Additionally, the Company has granted the Agents an option (the “Agents’ Option”), exercisable in whole or in part by the Agents, at any time up to 48 hours prior to the Closing Date (as defined below), to sell up to an additional 2,294,250 Shares at the Issue Price.

The Shares to be issued under the Brokered Offering, including any Shares issued upon exercise of the Agents’ Option, will be offered to purchasers pursuant to the: (i) accredited investor exemption under National Instrument 45-106 – Prospectus Exemptions (“NI 45-106”) (the “NI 45-106 Exemption”), and (ii) the listed issuer financing exemption (“LIFE Exemption”) under Part 5A of NI 45-106, in all the provinces of Canada, except Québec. The Shares offered under the LIFE Exemption will not be subject to resale restrictions pursuant to applicable Canadian securities laws.

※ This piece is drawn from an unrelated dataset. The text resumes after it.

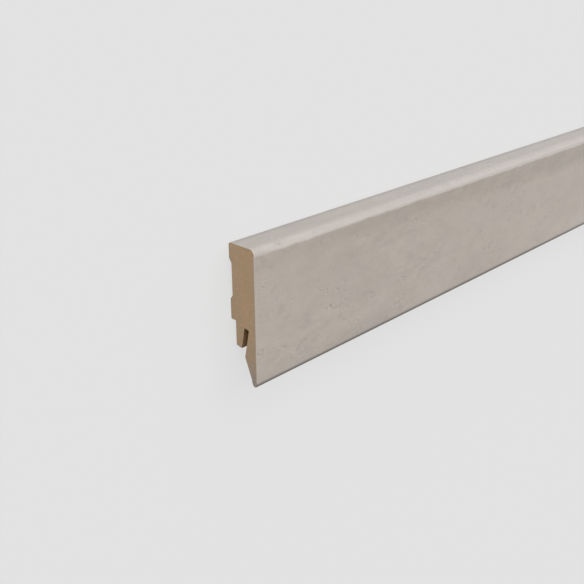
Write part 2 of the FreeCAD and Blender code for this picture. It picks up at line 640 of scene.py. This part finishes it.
def print_marks(tree, place, colour):
    """Marks on the print: groups of smudges, lone clouds, and clusters of dark and pale specks."""
    smudges = times(tree, flecked(tree, place, SMUDGES), areas(tree, place, SMUDGED))
    colour = shaded(tree, colour, smudges, SMUDGES.amount)
    for middle, half_size, amount in LONE_CLOUDS:
        scaled = add_node(
            tree, "ShaderNodeMapping",
            {"Vector": place, "Location": middle, "Scale": half_size}, vector_type="TEXTURE",
        ).outputs[0]
        distance = add_node(tree, "ShaderNodeVectorMath", {0: scaled}, operation="LENGTH")
        cloud = in_zone(tree, distance.outputs["Value"], LONE_CLOUD_EDGE)
        colour = shaded(tree, colour, cloud, amount)
    speckled = areas(tree, place, SPECKLED)
    for kind in (DARK_SPECKS, PALE_SPECKS):
        specks = times(tree, flecked(tree, place, kind), speckled)
        colour = shaded(tree, colour, specks, kind.amount)
    return colour


def paint_shade_under_rounding(tree, spot, colour, haze, further):
    """Painted shade: an uneven darker strip just under the rounding, wider and darker away from the
    ends.
    """
    wander = add_share(tree, spot.height, haze, STRIP_WANDER)
    wander = add_share(tree, wander, further, STRIP_DROPS)
    strip = times(
        tree, in_zone(tree, wander, STRIP_BEGINS), in_zone(tree, spot.height, STRIP_STOPS)
    )
    strip = times(tree, strip, add_share(tree, STRIP_SHARE, further, STRIP_DARKENS))
    strip = times(tree, strip, add_pattern(tree, 1.0, spot.place, STRIP_PATCHES))
    return blend_colours(tree, strip, colour, STRIP_SHADE_TONE)


def paint_highlight_on_rounding(tree, spot, colour, further):
    """Painted highlight: the foil paler over the rounding, most of all where it meets the face."""
    line = add_pattern(tree, spot.height, spot.place, LINE_WANDER)
    line = add_share(tree, line, further, PALE_DROPS)
    rounded = times(
        tree, in_zone(tree, line, PALE_BEGINS), in_zone(tree, spot.above_back, PALE_ROUNDING)
    )
    brow_height = add_share(tree, spot.height, further, -BROW_RISES)
    highlight = times(tree, rounded, add_zone(tree, PALE_SHARE, brow_height, BROW))
    highlight = times(tree, highlight, add_share(tree, HIGHLIGHT_STRENGTH, further, -HIGHLIGHT_EASES))
    highlight = times(tree, highlight, add_zone(tree, 1.0, spot.from_end, LAST_CENTIMETRE))
    return blend_colours(tree, highlight, colour, HIGHLIGHT_TONE)


def paint_sheen_on_top(tree, spot, colour, further):
    """Painted sheen: the foil greyer over the top and the rounding, and cooler on the flat top."""
    grey_share = add_zone(tree, GREY_SHARE, spot.above_back, LESS_GREY)
    grey_share = add_share(tree, grey_share, further, GREY_GROWS)
    grey_share = add_zone(tree, grey_share, spot.above_back, MORE_GREY)
    greyed = times(tree, in_zone(tree, spot.height, GREY_BEGINS), grey_share)
    colour = blend_colours(tree, greyed, colour, SHEEN_GREY_TONE)
    cool_share = add_share(tree, COOL_SHARE, further, COOL_GROWS)
    cool = times(tree, in_zone(tree, spot.height, COOL_BEGINS), cool_share)
    return blend_colours(tree, cool, colour, SHEEN_COOL_TONE)


def paint_tip_shade_and_back_edge(tree, spot, colour, further):
    """Painted shade just above the tip and on the tip, where the foil turns under; the foil is also
    darker along its back edge.
    """
    colour = shade_zone(tree, colour, spot.height, NEAR_TIP)
    tip_shade_height = add_share(tree, spot.height, further, -TIP_SHADE_RISES)
    colour = shade_zone(tree, colour, tip_shade_height, SHADE_ON_TIP)
    from_back = add_share(tree, spot.above_back, further, -BACK_EDGE_WIDENS)
    return shade_zone(tree, colour, from_back, BACK_EDGE)


def paint_rim_highlight(tree, spot, colour):
    """Painted highlight along the foil's top ends, brightest on the rounding."""
    rim = times(tree, in_zone(tree, spot.from_end, RIM), in_zone(tree, spot.height, RIM_BEGINS))
    rim_share = add_zone(tree, RIM_SHARE, spot.above_back, RIM_ROUNDING)
    rim_share = add_zone(tree, rim_share, spot.above_back, RIM_CORNER)
    return blend_colours(tree, times(tree, rim, rim_share), colour, RIM_HIGHLIGHT_TONE)


def make_printed_foil():
    """Pale greige print, with painted shade under the rounding and at the tip, painted highlights on
    the rounding and along the top ends, painted sheen on the top, and a darker back edge.
    """
    material, tree, shader, spot = start_material("printed_foil")
    haze = mottled(tree, spot.place, HAZE)
    grain = mottled(tree, spot.place, GRAIN)
    further = in_zone(tree, spot.from_end, FURTHER_IN)
    colour = print_clouds(tree, spot.place, haze, grain)
    colour = print_marks(tree, spot.place, colour)
    colour = paint_shade_under_rounding(tree, spot, colour, haze, further)
    colour = paint_highlight_on_rounding(tree, spot, colour, further)
    colour = paint_sheen_on_top(tree, spot, colour, further)
    colour = paint_tip_shade_and_back_edge(tree, spot, colour, further)
    colour = paint_rim_highlight(tree, spot, colour)
    roughness = add_share(tree, FOIL_ROUGHNESS, haze, HAZE_ROUGHNESS)
    relief = add_share(tree, mottled(tree, spot.place, PRESS_MARKS), grain, GRAIN_RELIEF)
    finish_shader(tree, shader, colour, roughness, relief, FOIL_RELIEF)
    return material


# The foil's cut edge

PAPER = paint(216, 199, 178)
PAPER_ON_TOP = paint(184, 162, 136)
PAPER_AT_CORNER = paint(158, 136, 108)
PAPER_SHADE_AT_TIP = paint(112, 101, 92)
FRAY = Pattern(size=0.35, draw_out=1.0, detail=2.0, shift=5.0, amount=0.07)
CUT_TOP = Zone(ROUNDING_START - 1.0, ROUNDING_START + 0.2)
CUT_CORNER = Zone(ROUNDING_START - 0.4, ROUNDING_START + 0.4)
# Painted shade on the cut edge at the tip
CUT_TIP = Zone(2.5, 1.5)
PAPER_ROUGHNESS = 0.75
FRAY_ROUGHNESS = 0.06
PAPER_RELIEF = 0.02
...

All other Shares issued pursuant to the Offering will be subject to a statutory hold period of four months from the date of issuance in accordance with applicable Canadian securities laws. Purchasers of Shares under the Brokered Offering will receive a fixed ratio of Shares issued pursuant to the NI 45-106 Exemption and Shares issued pursuant to the LIFE Exemption, being 1:1.

The offering document related to the LIFE Exemption portion of the Brokered Offering (the “Offering Document”) can be accessed under the Company’s profile on SEDAR+ at www.sedarplus.ca and on the Company’s website at www.arrasminerals.com. Prospective investors should read the Offering Document before making an investment decision.